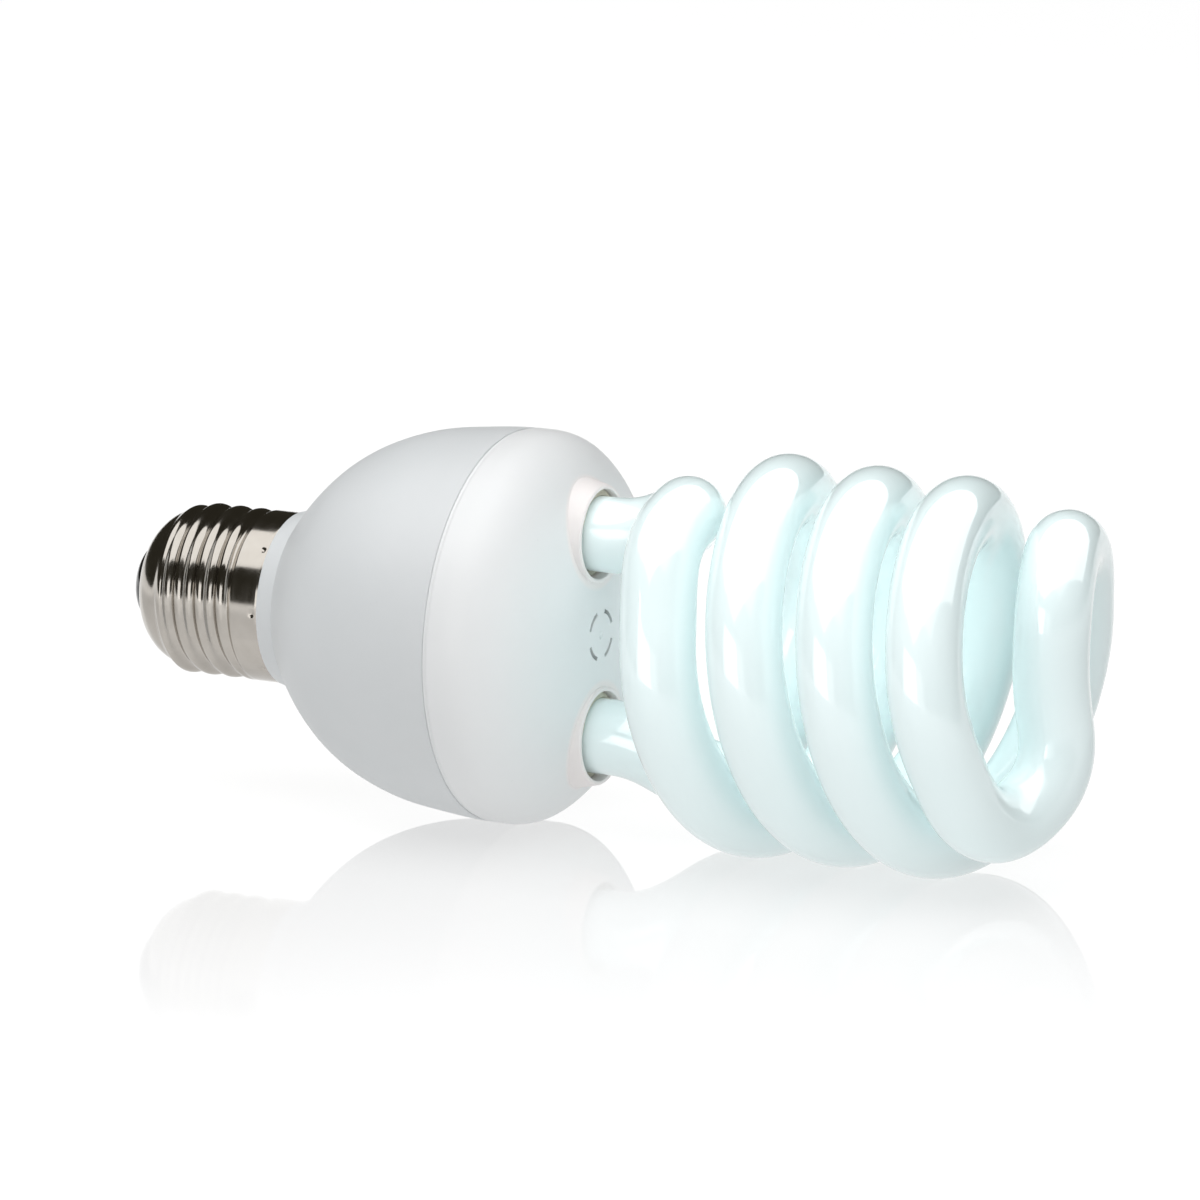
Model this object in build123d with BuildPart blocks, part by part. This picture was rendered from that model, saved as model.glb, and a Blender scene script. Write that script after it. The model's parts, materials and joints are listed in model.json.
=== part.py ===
"""Compact spiral lamp with a 27 mm screw cap, lying on its side.

Millimetres, +Z up. The lamp's axis is parallel to X: the cap points to -X and
the closed end of the spiral to +X. Lengths along the axis are given as
"stations" s, measured from the edge where the metal cap meets the plastic
collar (s = 0). Z = 0 is the surface that the lamp lies on.
"""

from build123d import *
from math import cos, pi, radians, sin, sqrt, tan
import os

os.makedirs("parts", exist_ok=True)

# ------------------------------------------------------------ dimensions (mm)
S_MID = 54.33            # station that becomes X = 0 (middle of the length)
AXIS_Z = 30.868          # height of the lamp's axis above the surface

# screw cap
THREAD_R = 13.2          # crest radius of the rolled thread
THREAD_ROOT_R = 12.15    # root radius, outside
THREAD_PITCH = 3.629
THREAD_PHASE_S = -14.63  # a crest crosses the top of the cap at this station
SHELL_WALL = 0.35
SKIRT_START = -4.6
SHELL_END = -23.6
STAKE_COUNT = 8
STAKE_FIRST_DEG = -1.0
STAKE_S = -0.9
INSULATOR_TIP_S = -25.8
CONTACT_R = 3.6
CONTACT_TIP_S = -26.2

# housing
COLLAR_LEN = 3.1
COLLAR_R0 = 13.45
COLLAR_R1 = 14.2
SEAM_S = 37.6
SEAM_GAP = 0.5
HOUSING_R = 30.3
SPIGOT_R = 11.72         # housing neck inside the screw shell
NECK_BORE_R = 10.4

# glass tube
TUBE_R = 5.8
LEG_R = 15.82            # distance of each straight leg from the axis
LEG_START = 44.0         # sealed end of each leg, inside the cover
LEG_BEND = 59.6
TURN_PITCH = 30.0        # advance of one arm in a full turn
HELIX_S0 = 67.8          # station of arm A's helix at angle 0 (top)
COIL_R_FIRST = 25.2      # mean radius at the first quarter turn
COIL_R_MID = 24.8
COIL_R_LAST = 24.9
HELIX_FROM = 90
HELIX_TO = 630
HELIX_STEP = 30

# leg sockets in the cover
SOCKET_HOLE_R = 6.9
SOCKET_RIM_R = 7.45
SOCKET_BASE_R = 8.35
SOCKET_RIM_S = 52.9

# circuit board
BOARD_S = 26.0
BOARD_T = 1.6
BOARD_R = 26.7


# -------------------------------------------------------------------- helpers
def side():
    """Plane whose local x is the station and local y the height above the axis."""
    return Plane(origin=(-S_MID, 0, AXIS_Z), x_dir=(1, 0, 0), z_dir=(0, -1, 0))


def cross(s):
    """Plane across the axis at station s: local x is Y, local y is Z."""
    return Plane(origin=(s - S_MID, 0, AXIS_Z), x_dir=(0, 1, 0), z_dir=(1, 0, 0))


def at(s, y, z):
    """Point at station s, offset y and z from the axis."""
    return Vector(s - S_MID, y, AXIS_Z + z)


AXIS = Axis((-S_MID, 0, AXIS_Z), (1, 0, 0))


def around(s, r, deg):
    """Point at station s and radius r. 0 deg is the top, 90 deg is -Y."""
    return at(s, -r * sin(radians(deg)), r * cos(radians(deg)))


# ----------------------------------------------------------------- screw cap
with BuildPart() as screw_shell:
    with BuildSketch(side()):
        with BuildLine():
            Spline(
                (SHELL_END, 6.6), (-22.9, 8.6), (-21.3, 10.5), (-19.3, 11.75),
                (-17.0, THREAD_ROOT_R),
                tangents=[(0.25, 1), (1, 0)],
            )
            Polyline(
                (-17.0, THREAD_ROOT_R), (SKIRT_START - 1.1, THREAD_ROOT_R),
                (SKIRT_START, THREAD_R), (0.0, THREAD_R), (0.0, THREAD_R - 0.6),
                (SKIRT_START + 0.2, THREAD_R - 0.6),
                (SKIRT_START - 0.9, THREAD_ROOT_R - SHELL_WALL),
                (-17.0, THREAD_ROOT_R - SHELL_WALL),
            )
            Spline(
                (-17.0, THREAD_ROOT_R - SHELL_WALL), (-19.15, 11.38),
                (-21.0, 10.2), (-22.55, 8.4), (SHELL_END + 0.35, 6.6),
                tangents=[(-1, 0), (-0.25, -1)],
            )
            Line((SHELL_END + 0.35, 6.6), (SHELL_END, 6.6))
        make_face()
    revolve(axis=AXIS)
    # rolled thread: a rounded ridge wound on the root cylinder, right-handed
    ridge_from = THREAD_PHASE_S - THREAD_PITCH
    with BuildLine() as ridge_path:
        Helix(
            THREAD_PITCH, SKIRT_START - 1.3 - ridge_from, THREAD_ROOT_R,
            center=at(ridge_from, 0, 0), direction=(1, 0, 0),
        )
    ridge_start = ridge_path.edges()[0]
    with BuildSketch(
        Plane(
            origin=ridge_start @ 0,
            x_dir=(ridge_start @ 0) - at(ridge_from, 0, 0),
            z_dir=ridge_start % 0,
        )
    ) as ridge_section:
        with BuildLine():
            half_w = THREAD_PITCH * 0.40
            h = THREAD_R - THREAD_ROOT_R
            Spline(
                (-0.12, -half_w), (0.15 * h, -half_w * 0.74), (0.75 * h, -half_w * 0.38),
                (h, 0), (0.75 * h, half_w * 0.38), (0.15 * h, half_w * 0.74),
                (-0.12, half_w),
            )
            Polyline((-0.12, half_w), (-0.28, half_w), (-0.28, -half_w), (-0.12, -half_w))
        make_face()
    sweep(path=ridge_path.wires()[0], is_frenet=True)
    # the thread runs out gently towards the rounded end
    with BuildSketch(side()):
        with BuildLine():
            Polyline(
                (-21.0, 12.2), (-18.4, 12.2), (-16.6, THREAD_R + 0.02), (-16.6, 14.5),
                (-21.0, 14.5), close=True,
            )
        make_face()
    revolve(axis=AXIS, mode=Mode.SUBTRACT)
    # staking dents that lock the shell to the collar
    with Locations(
        *[
            Location(around(STAKE_S, THREAD_R + 0.6, STAKE_FIRST_DEG + i * 360 / STAKE_COUNT))
            for i in range(STAKE_COUNT)
        ]
    ):
        Sphere(0.9, mode=Mode.SUBTRACT)
screw_shell.part.label = "screw_shell"

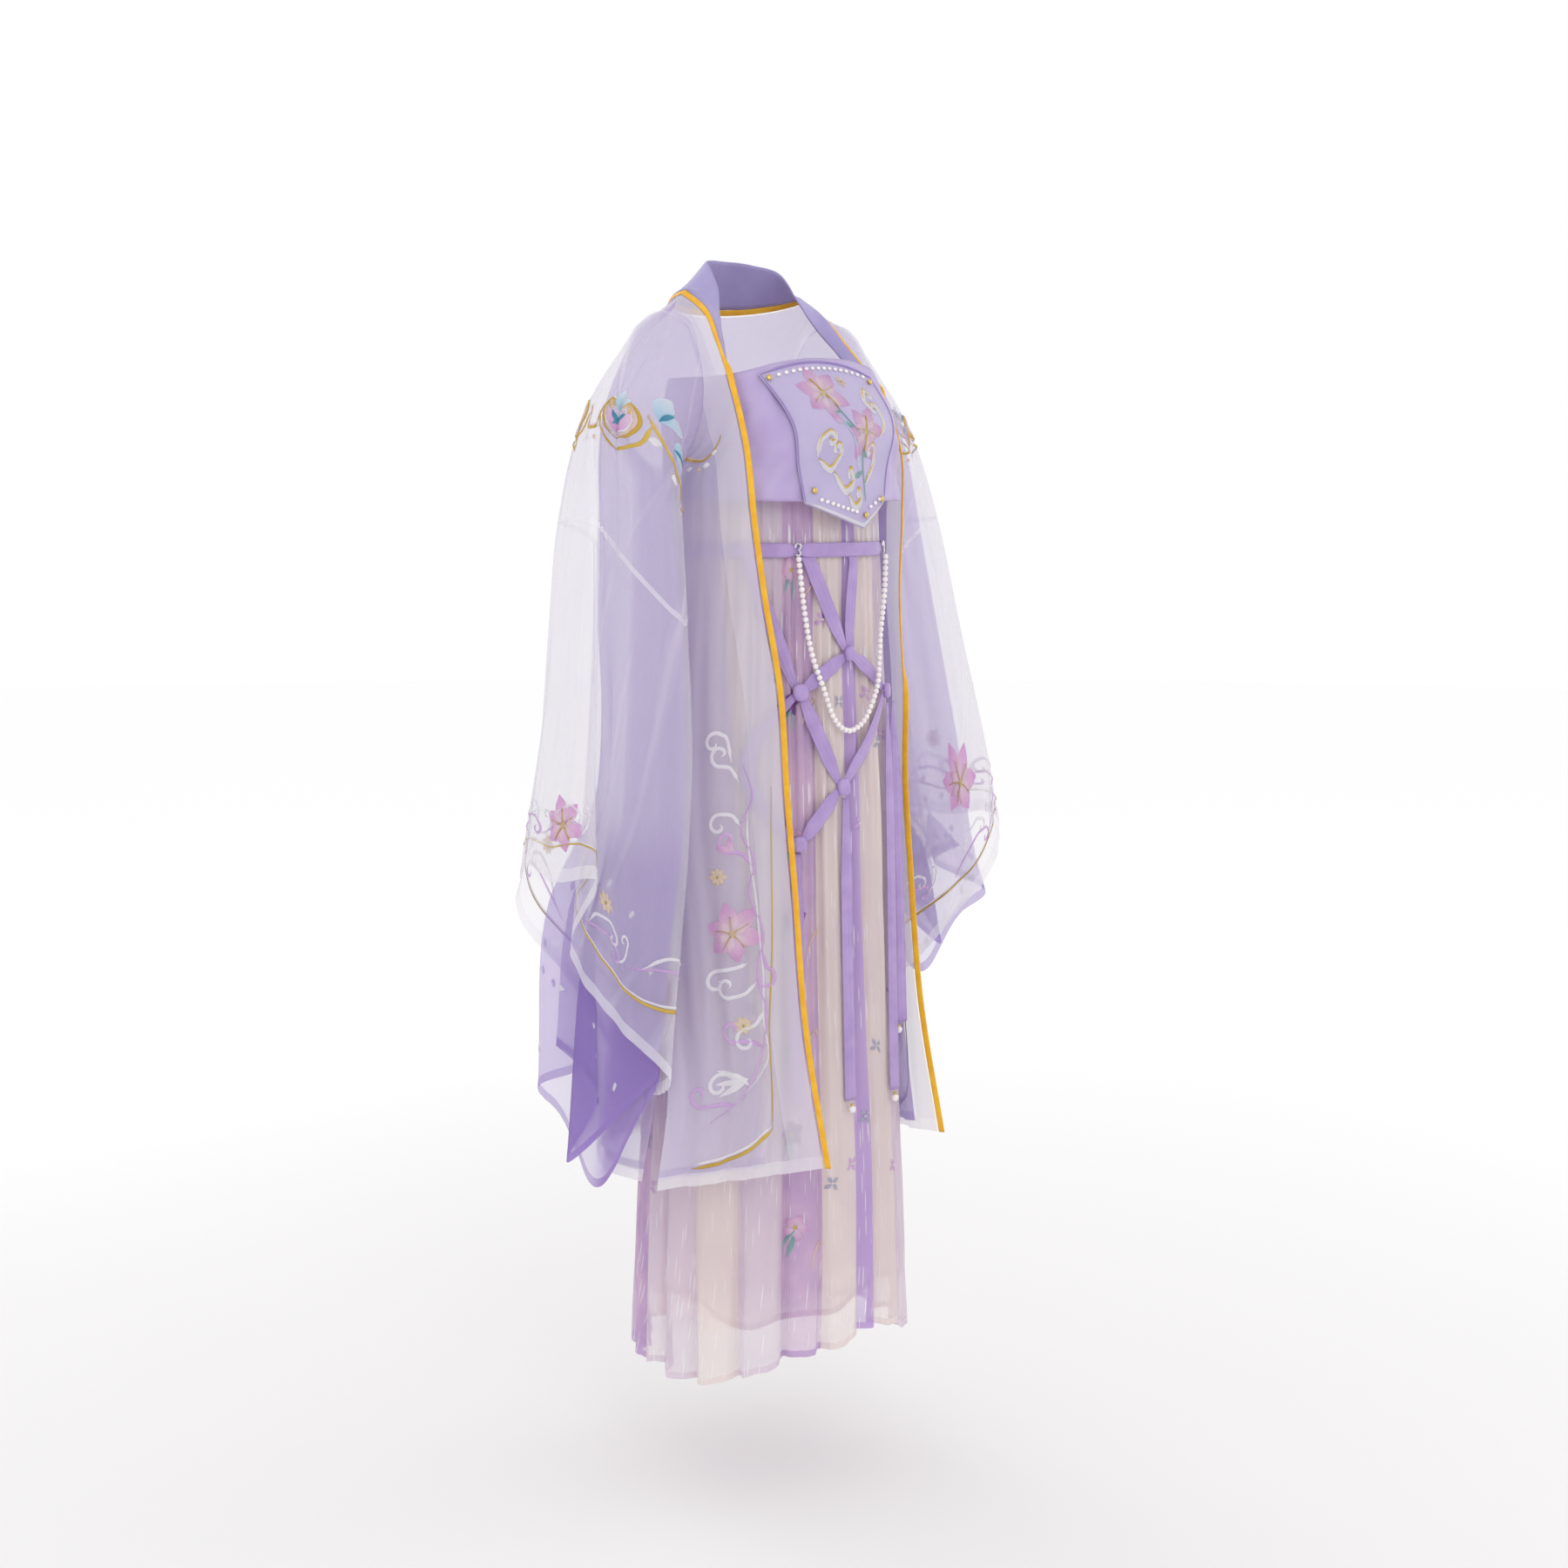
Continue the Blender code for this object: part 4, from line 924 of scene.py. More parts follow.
def bandAlong(path, headings, widths, wall, side, name):
    # a soft rolled band: an oval section swept along the path
    path, headings = np.array(path), np.array(headings)
    along = np.gradient(path, axis=0)
    along /= np.linalg.norm(along, axis=1, keepdims=True)
    out = np.cross(along, headings)
    out /= np.linalg.norm(out, axis=1, keepdims=True)
    rings = []
    for i, point in enumerate(path):
        ring = []
        for a in np.linspace(0, 2 * math.pi, binding["sides"] + 1)[:-1]:
            c, s = math.cos(a), math.sin(a)
            across = widths[i] / 2 * math.copysign(abs(c) ** binding["round"], c)
            lift = wall / 2 * math.copysign(abs(s) ** binding["round"], s)
            ring.append(point + headings[i] * (widths[i] / 2 + across) + out[i] * lift)
        rings.append(ring)
    grid = np.array(rings) * (mirrorX if side > 0 else 1.0)
    mesh = gridMesh(name, grid, closed=True, flip=side > 0)
    capEnds(mesh, len(grid), binding["sides"], side > 0)
    return mesh


def capEnds(mesh, rows, columns, flip=False):
    work = bmesh.new()
    work.from_mesh(mesh)
    work.verts.ensure_lookup_table()
    for start, backwards in ((0, not flip), ((rows - 1) * columns, flip)):
        ring = [work.verts[start + i] for i in range(columns)]
        work.faces.new(ring[::-1] if backwards else ring)
    bmesh.ops.recalc_face_normals(work, faces=work.faces)
    work.to_mesh(mesh)
    work.free()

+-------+

PROMPT
Return nothing but the lines running from the line with "Continue the Blender" through the line with "return mesh", exactly as they appear.

ANSWER TO THE EXERCISE
Continue the Blender code for this object: part 4, from line 924 of scene.py. More parts follow.
def bandAlong(path, headings, widths, wall, side, name):
    # a soft rolled band: an oval section swept along the path
    path, headings = np.array(path), np.array(headings)
    along = np.gradient(path, axis=0)
    along /= np.linalg.norm(along, axis=1, keepdims=True)
    out = np.cross(along, headings)
    out /= np.linalg.norm(out, axis=1, keepdims=True)
    rings = []
    for i, point in enumerate(path):
        ring = []
        for a in np.linspace(0, 2 * math.pi, binding["sides"] + 1)[:-1]:
            c, s = math.cos(a), math.sin(a)
            across = widths[i] / 2 * math.copysign(abs(c) ** binding["round"], c)
            lift = wall / 2 * math.copysign(abs(s) ** binding["round"], s)
            ring.append(point + headings[i] * (widths[i] / 2 + across) + out[i] * lift)
        rings.append(ring)
    grid = np.array(rings) * (mirrorX if side > 0 else 1.0)
    mesh = gridMesh(name, grid, closed=True, flip=side > 0)
    capEnds(mesh, len(grid), binding["sides"], side > 0)
    return mesh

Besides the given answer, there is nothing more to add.